Chevrolet Corvair Sebring Spyder

There’s something of a Corvair theme in this month’s columns; here Richard Heseltine looks at a very special Corvair-based sports car that hinted at a performance special that sadly never made it into the showrooms…

Richard Heseltine From here to obscurity


General Motors’ styling czar Bill Mitchell dubbed it ‘a Corvair-Corvette for the smaller sports car market’. Not that there was ever any likelihood of the Sebring Spyder making it into production, more’s the pity. This long-forgotten concept queen was strictly a oneoff, but it was an intriguing one, nevertheless. Breaking cover at the February 1961 Chicago Auto Show, it instilled excitement in onlookers and the media alike, only to disappear into the ether almost as soon as it appeared.

Chevrolet Corvair Sebring Spyder

Chevrolet Corvair Sebring Spyder / Air scoops cooled the rear brakes. Richard Heseltine’s weird and wonderful American cars from the past.

According to Car & Driver magazine, the car was conceived with high-performance in mind. Writer Dic van der Feen stated: “Mitchell started with the standard Corvair chassis and reduced the wheelbase by 15 inches, nearly all of it taken from between the back of the stock door and the rear wheel arch. Those doors are the only normal Corvair panels on the Sebring Spyder.

“All the other body pressings are special steel fabrications. The exception is the rear deck. This quick-lift unit is (made of) glassfibre and covers not only the engine, but the upholstered baggage section behind the seats. The headrest fairings lift right with it. Overall length of the Spyder is 162 inches, against the normal model’s 180 inches, but overall width is up from 67 inches to 68.5 inches. The Spyder is strikingly low. It measures just 37 inches off the ground at the top of the headrest fairings.”

The scoops sited just in front of the rear wheel arches weren’t for show, either. They were in place to cool the brakes behind the glossy 13in Dayton wire wheels. The regular Corvair suspension was also upgraded. It received a front anti-roll bar, two degrees of negative camber at the rear and special coil-over shock absorbers at either end. Then there was the six-banger slung out back.

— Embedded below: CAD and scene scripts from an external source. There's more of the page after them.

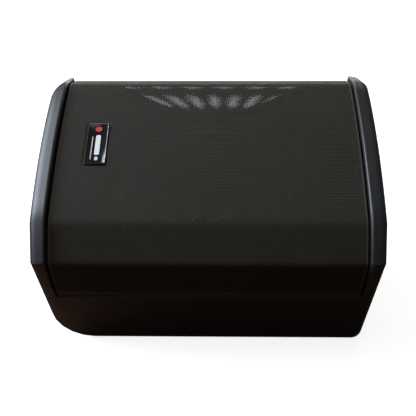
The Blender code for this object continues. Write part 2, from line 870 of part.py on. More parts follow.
def stand_on_origin():
    bpy.context.view_layer.update()
    graph = bpy.context.evaluated_depsgraph_get()
    low = Vector((1, 1, 1))
    high = Vector((-1, -1, -1))
    for shown in bpy.data.objects:
        if shown.type != "MESH" or shown.hide_render:
            continue
        solid = shown.evaluated_get(graph)
        for vertex in solid.data.vertices:
            point = solid.matrix_world @ vertex.co
            low = Vector(map(min, low, point))
            high = Vector(map(max, high, point))
    middle = (low + high) / 2
    cabinet.location = (-middle.x, -middle.y, -low.z)


stand_on_origin()
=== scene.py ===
import json
import math

import bpy
import numpy as np
from mathutils import Matrix, Vector

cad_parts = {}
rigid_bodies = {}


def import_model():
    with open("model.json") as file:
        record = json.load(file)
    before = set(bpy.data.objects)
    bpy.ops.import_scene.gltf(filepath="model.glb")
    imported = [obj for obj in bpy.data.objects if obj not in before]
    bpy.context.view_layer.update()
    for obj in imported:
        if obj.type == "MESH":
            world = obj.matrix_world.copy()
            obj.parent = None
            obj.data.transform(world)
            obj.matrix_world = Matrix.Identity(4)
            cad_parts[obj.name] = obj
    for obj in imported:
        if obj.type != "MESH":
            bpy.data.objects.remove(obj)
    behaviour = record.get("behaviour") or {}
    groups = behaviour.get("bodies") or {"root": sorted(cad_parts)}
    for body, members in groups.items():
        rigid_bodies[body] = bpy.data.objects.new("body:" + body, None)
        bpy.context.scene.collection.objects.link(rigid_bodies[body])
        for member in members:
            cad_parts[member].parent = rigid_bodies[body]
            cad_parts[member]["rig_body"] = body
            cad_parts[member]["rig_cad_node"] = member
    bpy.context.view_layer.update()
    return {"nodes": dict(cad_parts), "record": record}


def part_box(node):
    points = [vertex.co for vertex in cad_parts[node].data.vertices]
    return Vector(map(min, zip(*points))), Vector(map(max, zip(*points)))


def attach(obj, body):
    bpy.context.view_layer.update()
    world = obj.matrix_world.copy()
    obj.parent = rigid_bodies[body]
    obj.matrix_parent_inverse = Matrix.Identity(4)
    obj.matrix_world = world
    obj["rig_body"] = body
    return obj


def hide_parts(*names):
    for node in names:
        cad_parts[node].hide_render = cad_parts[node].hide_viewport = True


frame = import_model()

# Studio: a plain pale floor, soft window light from the left, a bright wall behind it, and the
# camera, which stands about 1.2 m in front of the wedge, looking 25 degrees down at it.
LENS_MM = 69.0
CAMERA_PLACE = (0.0242, -1.2121, 0.7623)
CAMERA_TURN = (64.94, 1.24, -0.37)
FLOOR_SIZE = 14
FLOOR_SEEN = (0.50, 0.50, 0.49, 1)
FLOOR_BOUNCED = (0.10, 0.050, 0.032, 1)
FLOOR_GLOW = 0.84
WORLD_SEEN = ((1, 1, 1, 1), 1.0)  # colour and strength
WORLD_BOUNCED = ((0.96, 0.98, 1.0, 1), 0.13)
LAMPS = {
    # name: (place, size, watts, colour)
    "window_lamp": ((-2.15, 0.25, 1.75), 2.2, 164, (0.80, 0.88, 1.0)),
    "back_lamp": ((0.0, 2.8, 1.0), 2.0, 32, (1.0, 0.98, 0.93)),
    "front_lamp": ((-0.3, -1.3, 2.4), 1.4, 10, (1.0, 0.97, 0.88)),
    "ceiling_lamp": ((0.9, 0.1, 2.5), 1.6, 2, (1.0, 0.97, 0.90)),
}

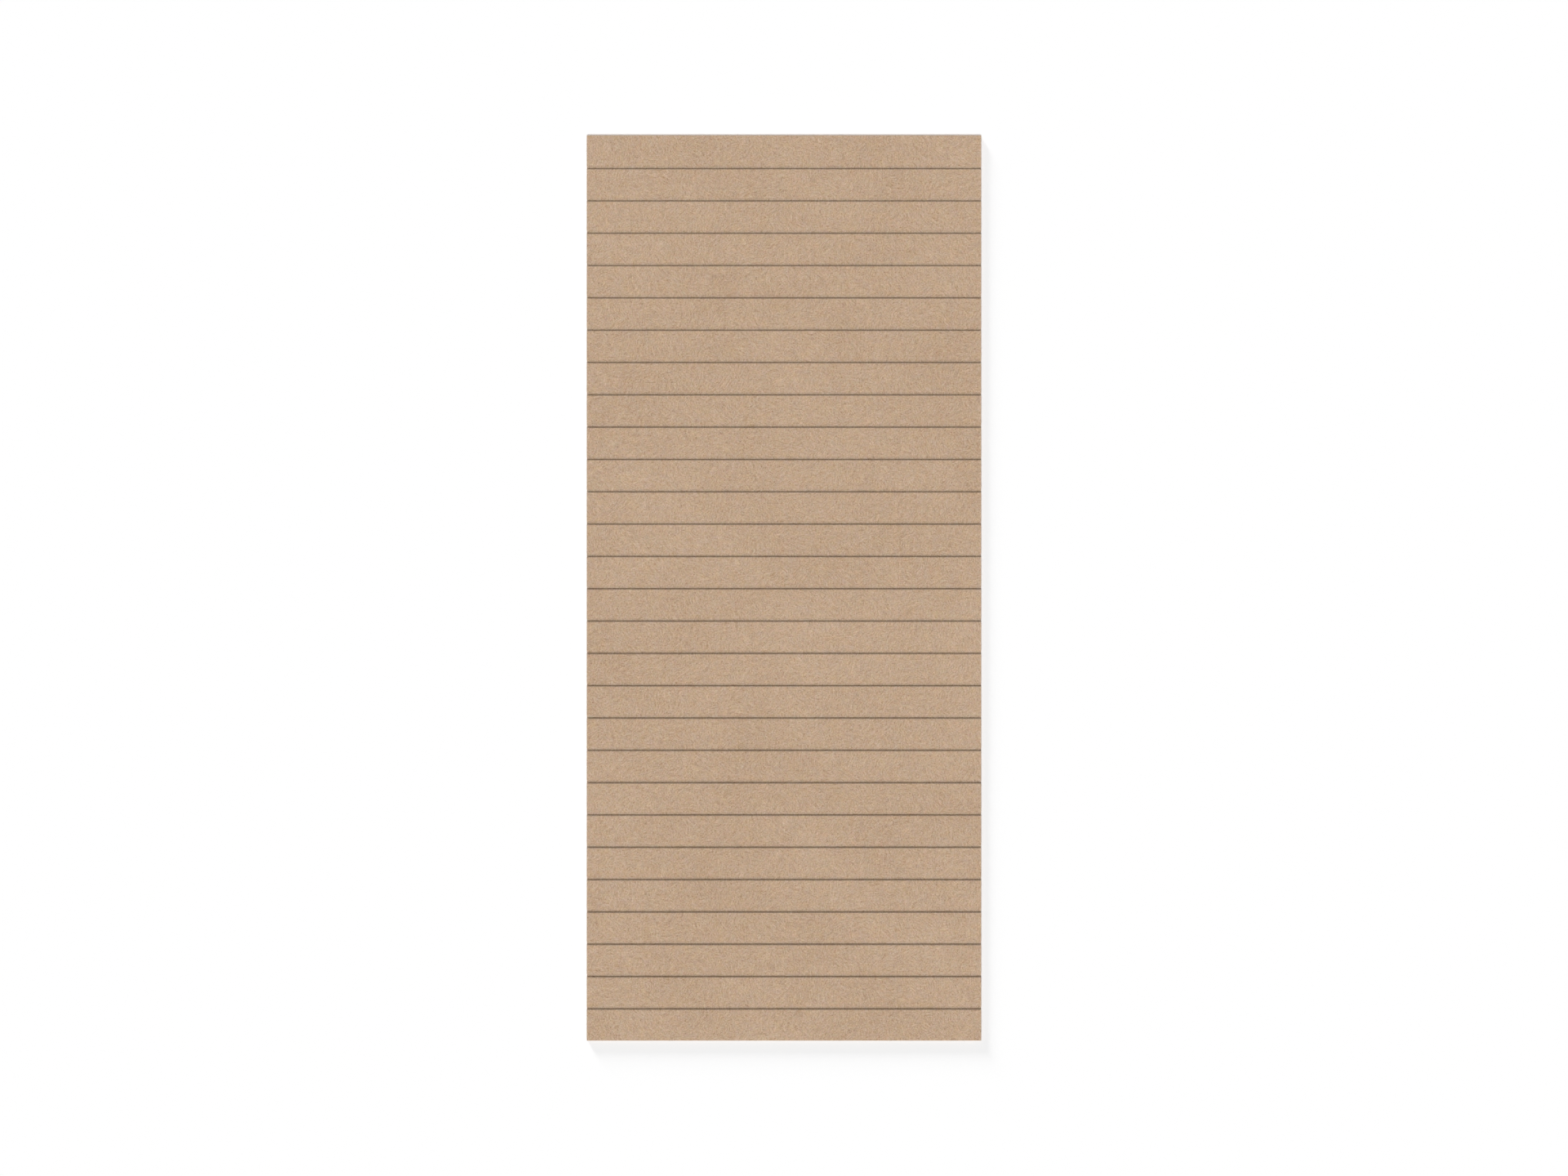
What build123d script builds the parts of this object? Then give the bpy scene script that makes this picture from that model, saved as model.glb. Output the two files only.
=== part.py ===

According to the Car & Driver report: “Bill Mitchell turned the engine over to Zora Arkus-Duntov, the Corvette’s godfather, who promptly installed the special cam… It is fully balanced with all the clearances to dead-on engineering specification, and is fitted with – surprise – an awesome Paxton supercharger.” The blower amounted to a 32bhp increase over the standard car’s 98bhp.

“Absolutely nothing was available on power or performance specifications, but we could – and did – sit behind the wheel where we blipped the tacho to the 5500rpm mark,” the article continued.

“The engine wound up freely so we wondered if the accelerator pedal was connected directly to the needle. The rear area of the tacho is from 5200 to 5800rpm, with the higher mark being the danger point… The twin pipes from each side of the familiar opposed ‘six’ run to the opposite side behind the engine but inside the rear body panel before reaching the rudimentary muffler. This gives the necessary length for optimum extraction effect with no abrupt curves in the pipes.”

Inside, the dished wood-rim wheel fronted a raft of instruments which stretched to a 140mph speedometer. Then there were the signature individual aero screens and go quicker stripes which represented pure race car-inspired whimsy.

Sadly, however, despite receiving plenty of positive ink in period, GM’s styling department wasn’t exactly sentimental about its show cars. It is widely held that the Sebring Spyder was quietly scrapped in 1966. Damn and indeed blast.